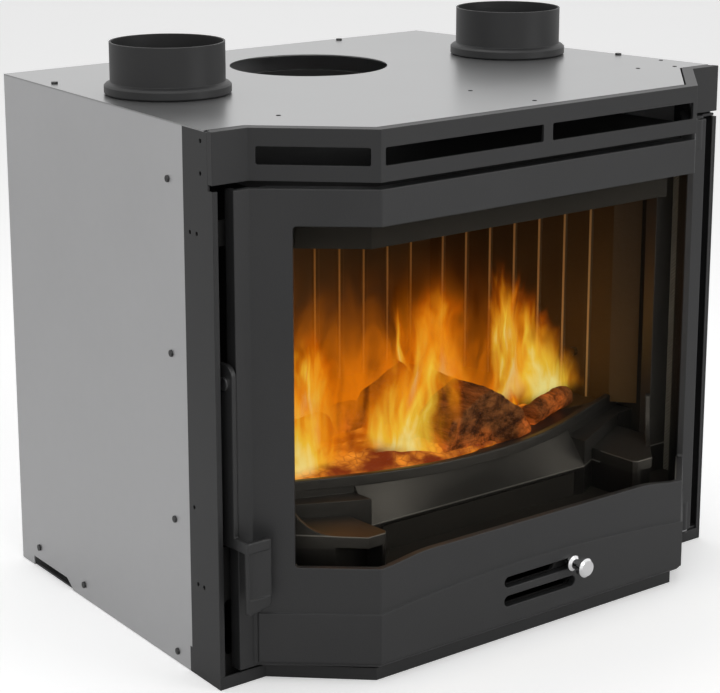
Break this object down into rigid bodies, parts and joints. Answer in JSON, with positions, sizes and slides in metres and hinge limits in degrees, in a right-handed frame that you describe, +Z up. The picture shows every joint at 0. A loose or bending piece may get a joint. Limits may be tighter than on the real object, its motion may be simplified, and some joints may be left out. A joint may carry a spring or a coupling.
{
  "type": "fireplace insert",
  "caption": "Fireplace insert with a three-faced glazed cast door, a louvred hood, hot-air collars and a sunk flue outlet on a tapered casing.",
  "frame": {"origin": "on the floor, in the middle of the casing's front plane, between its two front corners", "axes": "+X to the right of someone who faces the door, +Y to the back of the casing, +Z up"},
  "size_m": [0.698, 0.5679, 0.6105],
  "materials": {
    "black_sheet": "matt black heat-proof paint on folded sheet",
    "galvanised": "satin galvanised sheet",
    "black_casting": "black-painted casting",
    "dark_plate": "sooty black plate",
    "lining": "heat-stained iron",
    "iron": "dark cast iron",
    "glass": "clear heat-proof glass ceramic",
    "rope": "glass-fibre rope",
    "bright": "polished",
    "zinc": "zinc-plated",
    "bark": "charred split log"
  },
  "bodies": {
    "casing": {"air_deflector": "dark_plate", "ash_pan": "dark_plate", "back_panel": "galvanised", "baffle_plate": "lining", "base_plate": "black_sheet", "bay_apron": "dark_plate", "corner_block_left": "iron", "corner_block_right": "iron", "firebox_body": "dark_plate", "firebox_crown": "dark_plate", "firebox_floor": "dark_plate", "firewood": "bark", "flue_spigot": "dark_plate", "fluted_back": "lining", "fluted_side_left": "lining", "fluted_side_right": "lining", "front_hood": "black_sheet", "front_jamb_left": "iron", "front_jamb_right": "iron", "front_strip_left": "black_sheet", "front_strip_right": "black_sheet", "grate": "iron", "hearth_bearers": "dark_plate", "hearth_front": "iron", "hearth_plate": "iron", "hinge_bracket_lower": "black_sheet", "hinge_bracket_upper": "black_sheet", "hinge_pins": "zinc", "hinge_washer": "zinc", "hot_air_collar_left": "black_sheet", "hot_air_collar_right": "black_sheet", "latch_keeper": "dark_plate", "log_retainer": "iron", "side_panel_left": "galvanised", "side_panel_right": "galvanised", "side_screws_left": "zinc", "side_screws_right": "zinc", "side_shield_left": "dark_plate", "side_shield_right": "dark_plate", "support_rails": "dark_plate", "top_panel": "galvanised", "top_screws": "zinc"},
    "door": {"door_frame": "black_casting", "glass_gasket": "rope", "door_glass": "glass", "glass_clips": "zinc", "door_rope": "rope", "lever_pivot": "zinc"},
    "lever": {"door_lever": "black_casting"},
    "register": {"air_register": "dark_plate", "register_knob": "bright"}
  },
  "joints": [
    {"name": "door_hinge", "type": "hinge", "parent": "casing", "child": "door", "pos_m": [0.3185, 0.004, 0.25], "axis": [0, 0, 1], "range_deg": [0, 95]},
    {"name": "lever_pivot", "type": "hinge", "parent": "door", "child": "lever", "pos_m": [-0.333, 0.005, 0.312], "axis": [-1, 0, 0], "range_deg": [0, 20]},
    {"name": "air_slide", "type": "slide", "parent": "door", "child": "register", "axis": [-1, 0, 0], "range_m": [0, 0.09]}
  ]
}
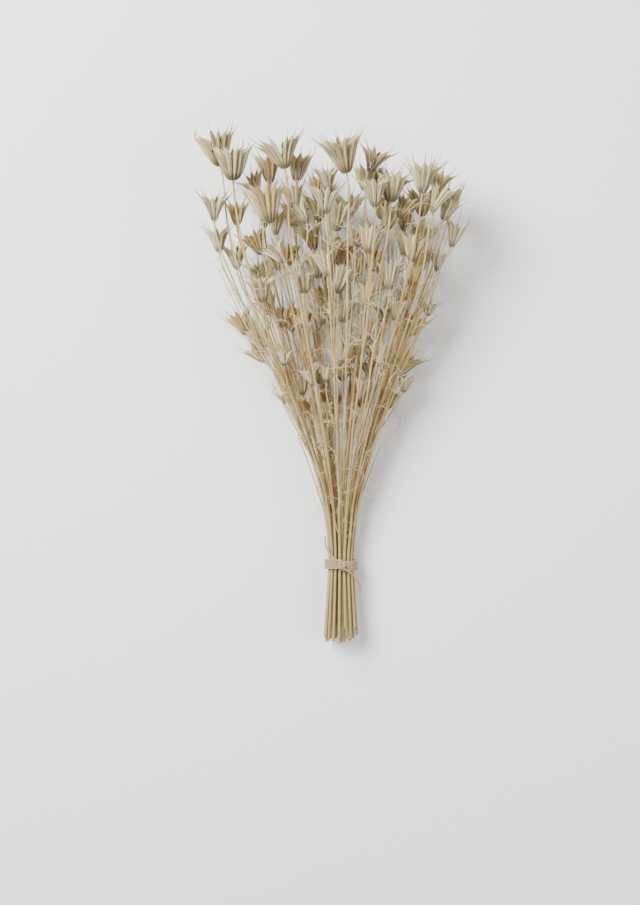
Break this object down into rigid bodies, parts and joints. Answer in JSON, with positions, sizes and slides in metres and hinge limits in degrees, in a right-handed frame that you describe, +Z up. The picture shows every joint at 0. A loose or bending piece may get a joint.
================
◆ **Your objective**: Each line of the material above needs to be quoted exactly, please.

◆ **Solution to the exercise**:
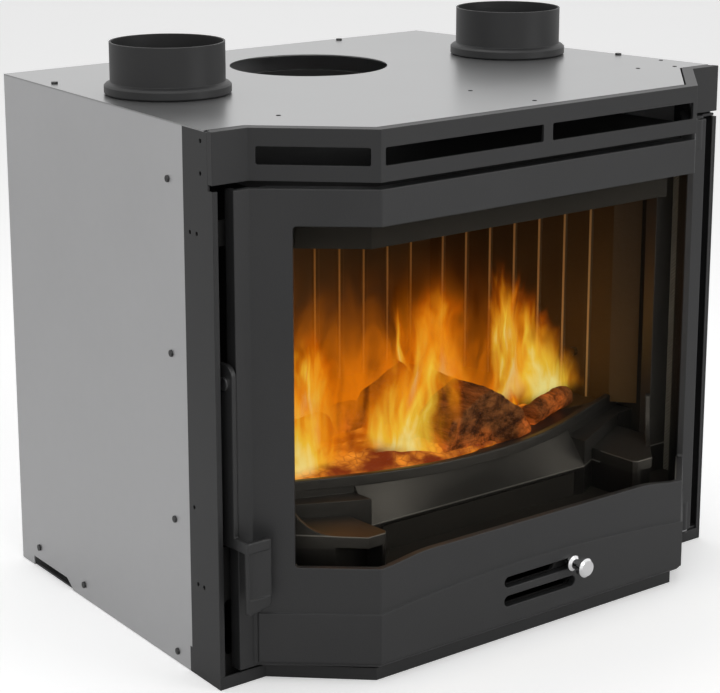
Break this object down into rigid bodies, parts and joints. Answer in JSON, with positions, sizes and slides in metres and hinge limits in degrees, in a right-handed frame that you describe, +Z up. The picture shows every joint at 0. A loose or bending piece may get a joint. Limits may be tighter than on the real object, its motion may be simplified, and some joints may be left out. A joint may carry a spring or a coupling.
{
  "type": "fireplace insert",
  "caption": "Fireplace insert with a three-faced glazed cast door, a louvred hood, hot-air collars and a sunk flue outlet on a tapered casing.",
  "frame": {"origin": "on the floor, in the middle of the casing's front plane, between its two front corners", "axes": "+X to the right of someone who faces the door, +Y to the back of the casing, +Z up"},
  "size_m": [0.698, 0.5679, 0.6105],
  "materials": {
    "black_sheet": "matt black heat-proof paint on folded sheet",
    "galvanised": "satin galvanised sheet",
    "black_casting": "black-painted casting",
    "dark_plate": "sooty black plate",
    "lining": "heat-stained iron",
    "iron": "dark cast iron",
    "glass": "clear heat-proof glass ceramic",
    "rope": "glass-fibre rope",
    "bright": "polished",
    "zinc": "zinc-plated",
    "bark": "charred split log"
  },
  "bodies": {
    "casing": {"air_deflector": "dark_plate", "ash_pan": "dark_plate", "back_panel": "galvanised", "baffle_plate": "lining", "base_plate": "black_sheet", "bay_apron": "dark_plate", "corner_block_left": "iron", "corner_block_right": "iron", "firebox_body": "dark_plate", "firebox_crown": "dark_plate", "firebox_floor": "dark_plate", "firewood": "bark", "flue_spigot": "dark_plate", "fluted_back": "lining", "fluted_side_left": "lining", "fluted_side_right": "lining", "front_hood": "black_sheet", "front_jamb_left": "iron", "front_jamb_right": "iron", "front_strip_left": "black_sheet", "front_strip_right": "black_sheet", "grate": "iron", "hearth_bearers": "dark_plate", "hearth_front": "iron", "hearth_plate": "iron", "hinge_bracket_lower": "black_sheet", "hinge_bracket_upper": "black_sheet", "hinge_pins": "zinc", "hinge_washer": "zinc", "hot_air_collar_left": "black_sheet", "hot_air_collar_right": "black_sheet", "latch_keeper": "dark_plate", "log_retainer": "iron", "side_panel_left": "galvanised", "side_panel_right": "galvanised", "side_screws_left": "zinc", "side_screws_right": "zinc", "side_shield_left": "dark_plate", "side_shield_right": "dark_plate", "support_rails": "dark_plate", "top_panel": "galvanised", "top_screws": "zinc"},
    "door": {"door_frame": "black_casting", "glass_gasket": "rope", "door_glass": "glass", "glass_clips": "zinc", "door_rope": "rope", "lever_pivot": "zinc"},
    "lever": {"door_lever": "black_casting"},
    "register": {"air_register": "dark_plate", "register_knob": "bright"}
  },
  "joints": [
    {"name": "door_hinge", "type": "hinge", "parent": "casing", "child": "door", "pos_m": [0.3185, 0.004, 0.25], "axis": [0, 0, 1], "range_deg": [0, 95]},
    {"name": "lever_pivot", "type": "hinge", "parent": "door", "child": "lever", "pos_m": [-0.333, 0.005, 0.312], "axis": [-1, 0, 0], "range_deg": [0, 20]},
    {"name": "air_slide", "type": "slide", "parent": "door", "child": "register", "axis": [-1, 0, 0], "range_m": [0, 0.09]}
  ]
}
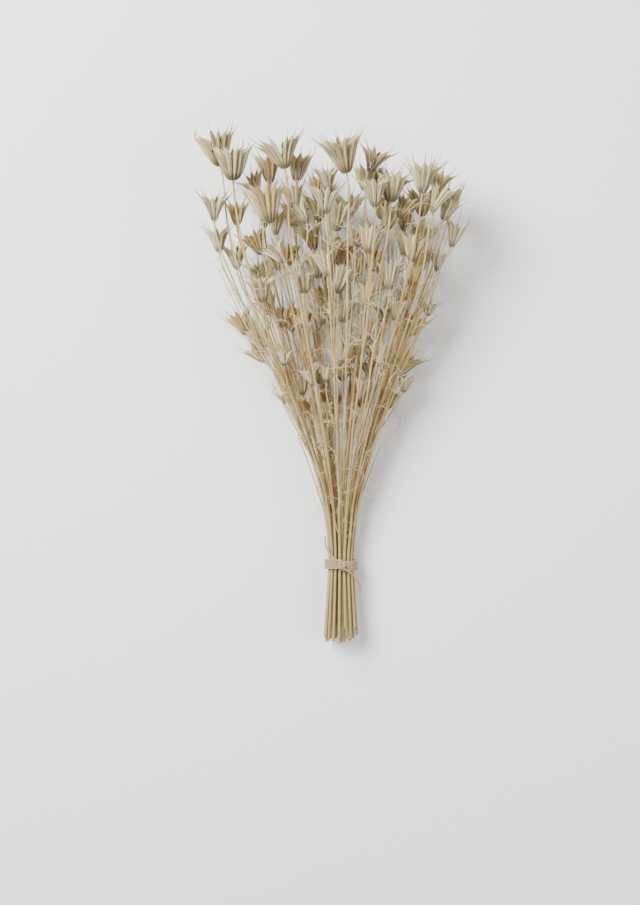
Break this object down into rigid bodies, parts and joints. Answer in JSON, with positions, sizes and slides in metres and hinge limits in degrees, in a right-handed frame that you describe, +Z up. The picture shows every joint at 0. A loose or bending piece may get a joint.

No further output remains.